Instruction. Everything in the listing should be restated word for word.

+===+

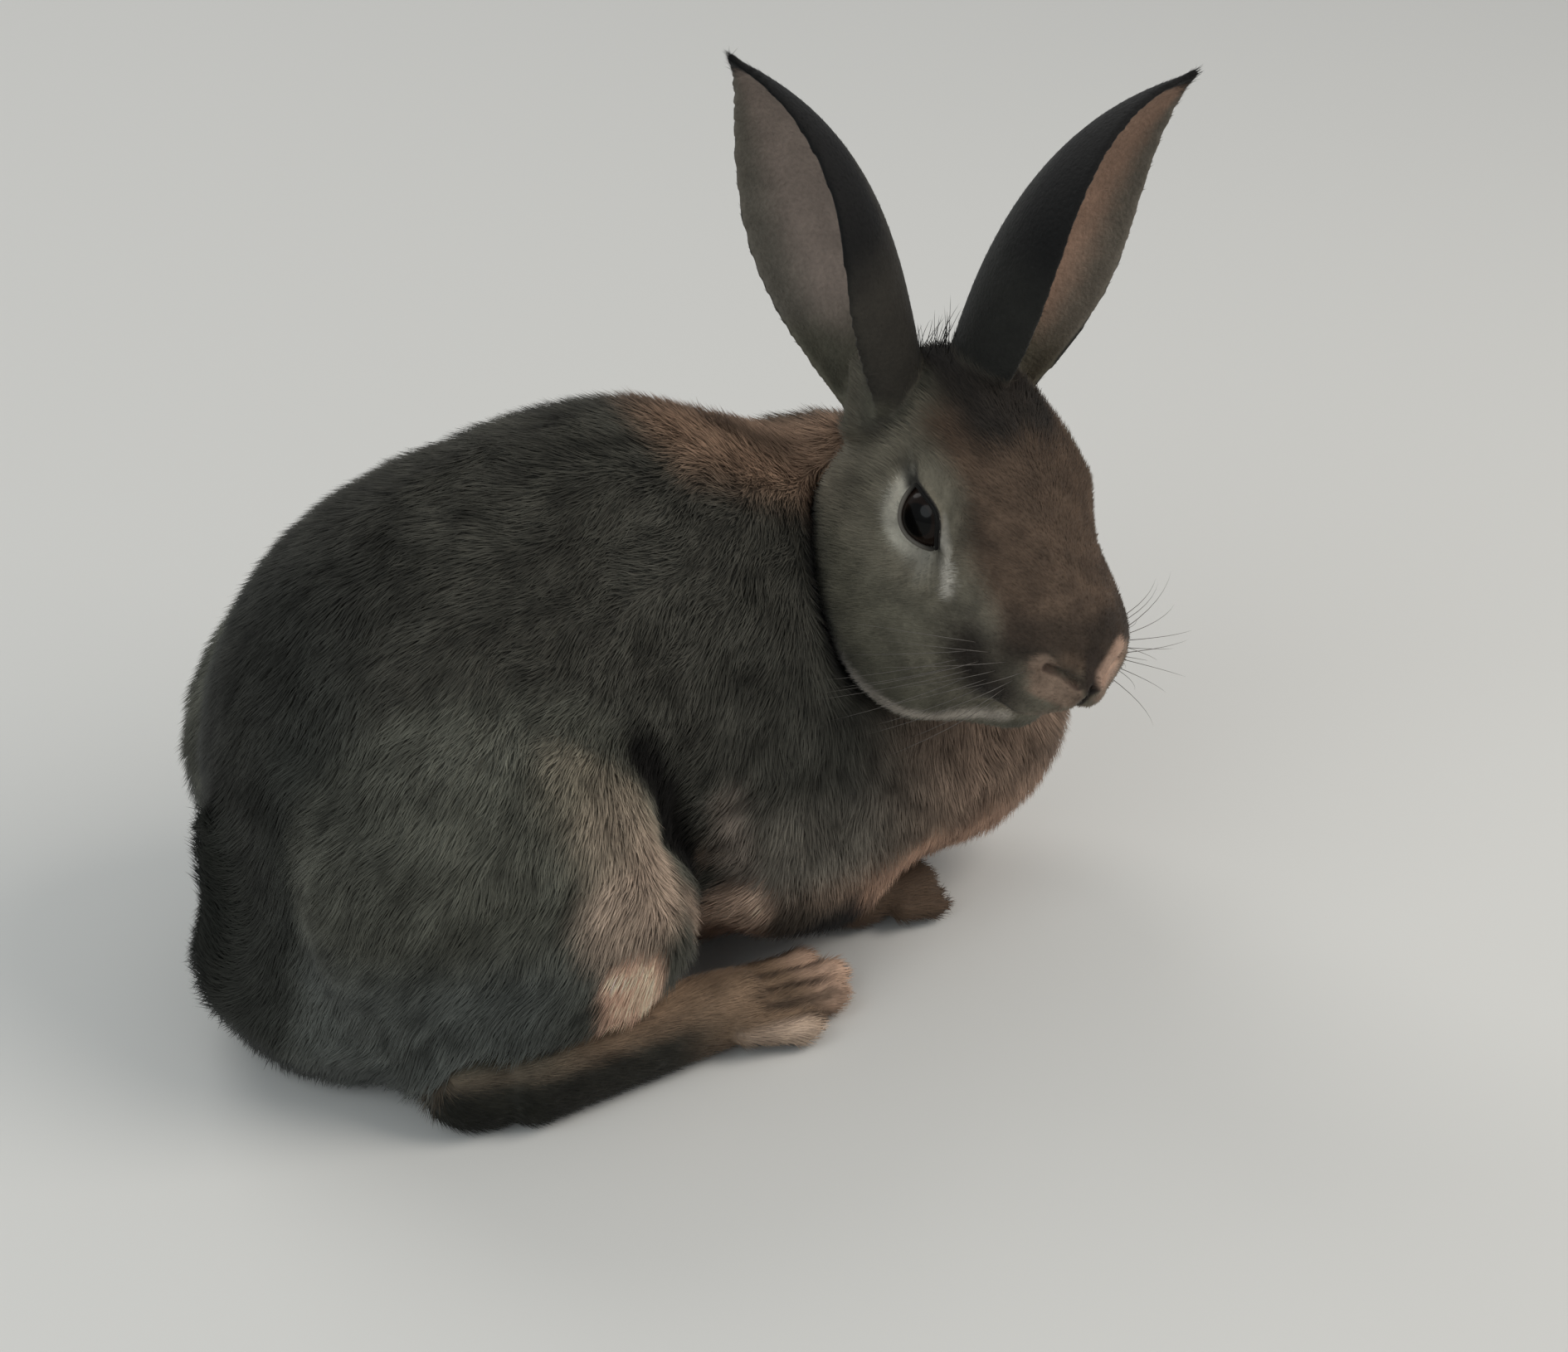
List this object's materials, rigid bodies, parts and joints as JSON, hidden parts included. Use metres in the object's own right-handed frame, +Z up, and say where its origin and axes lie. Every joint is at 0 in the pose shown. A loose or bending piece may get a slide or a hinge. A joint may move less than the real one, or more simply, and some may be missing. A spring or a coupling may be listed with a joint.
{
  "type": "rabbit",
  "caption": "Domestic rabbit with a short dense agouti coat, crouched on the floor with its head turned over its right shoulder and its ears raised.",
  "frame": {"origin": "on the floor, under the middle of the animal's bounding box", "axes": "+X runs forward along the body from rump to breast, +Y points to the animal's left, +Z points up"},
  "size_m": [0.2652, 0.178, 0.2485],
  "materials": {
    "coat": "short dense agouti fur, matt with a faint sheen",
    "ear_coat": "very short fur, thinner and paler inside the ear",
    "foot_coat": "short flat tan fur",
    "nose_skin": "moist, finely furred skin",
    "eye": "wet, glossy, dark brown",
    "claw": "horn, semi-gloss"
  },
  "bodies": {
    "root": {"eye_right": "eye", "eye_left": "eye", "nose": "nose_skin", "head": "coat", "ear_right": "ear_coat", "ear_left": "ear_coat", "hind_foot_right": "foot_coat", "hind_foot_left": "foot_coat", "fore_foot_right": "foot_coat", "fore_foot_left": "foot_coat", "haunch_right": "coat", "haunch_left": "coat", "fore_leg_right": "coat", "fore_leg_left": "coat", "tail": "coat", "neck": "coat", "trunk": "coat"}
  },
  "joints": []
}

+===+

The solution.
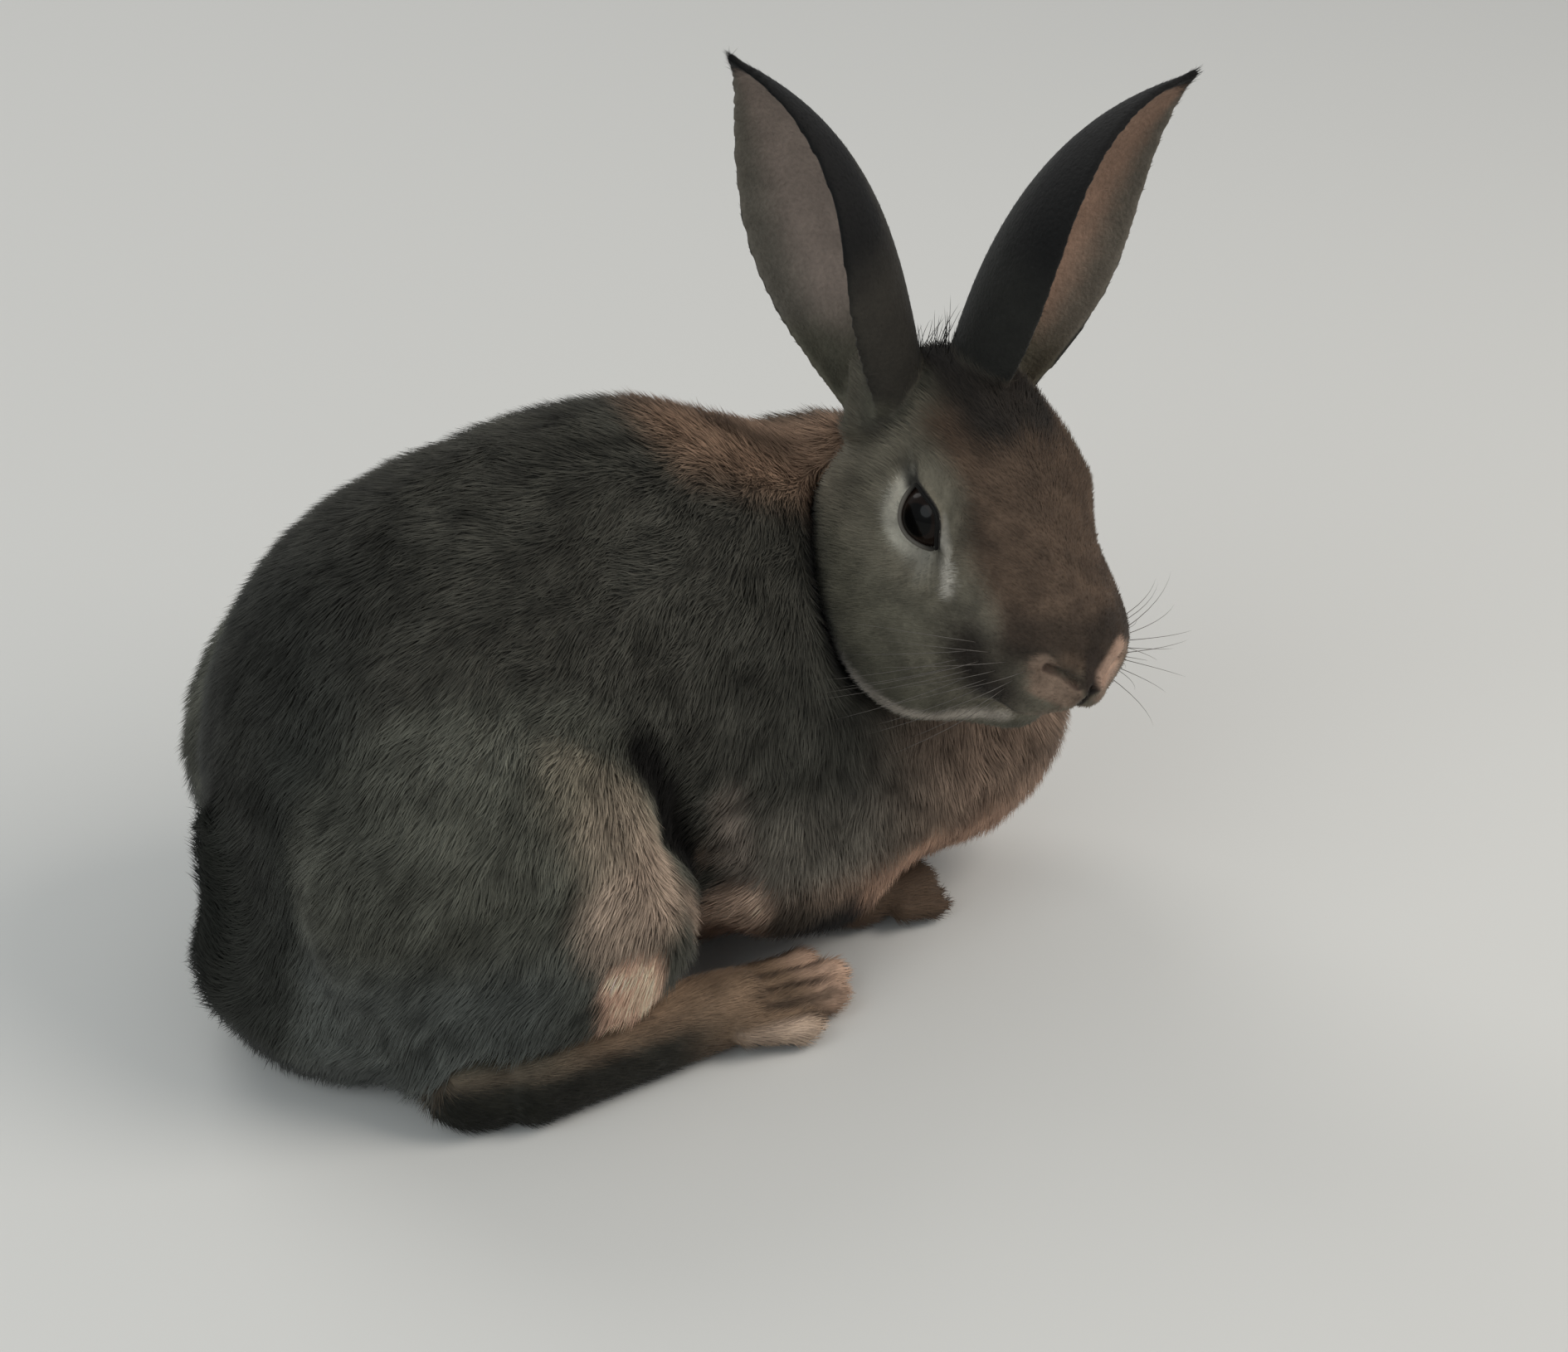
List this object's materials, rigid bodies, parts and joints as JSON, hidden parts included. Use metres in the object's own right-handed frame, +Z up, and say where its origin and axes lie. Every joint is at 0 in the pose shown. A loose or bending piece may get a slide or a hinge. A joint may move less than the real one, or more simply, and some may be missing. A spring or a coupling may be listed with a joint.
{
  "type": "rabbit",
  "caption": "Domestic rabbit with a short dense agouti coat, crouched on the floor with its head turned over its right shoulder and its ears raised.",
  "frame": {"origin": "on the floor, under the middle of the animal's bounding box", "axes": "+X runs forward along the body from rump to breast, +Y points to the animal's left, +Z points up"},
  "size_m": [0.2652, 0.178, 0.2485],
  "materials": {
    "coat": "short dense agouti fur, matt with a faint sheen",
    "ear_coat": "very short fur, thinner and paler inside the ear",
    "foot_coat": "short flat tan fur",
    "nose_skin": "moist, finely furred skin",
    "eye": "wet, glossy, dark brown",
    "claw": "horn, semi-gloss"
  },
  "bodies": {
    "root": {"eye_right": "eye", "eye_left": "eye", "nose": "nose_skin", "head": "coat", "ear_right": "ear_coat", "ear_left": "ear_coat", "hind_foot_right": "foot_coat", "hind_foot_left": "foot_coat", "fore_foot_right": "foot_coat", "fore_foot_left": "foot_coat", "haunch_right": "coat", "haunch_left": "coat", "fore_leg_right": "coat", "fore_leg_left": "coat", "tail": "coat", "neck": "coat", "trunk": "coat"}
  },
  "joints": []
}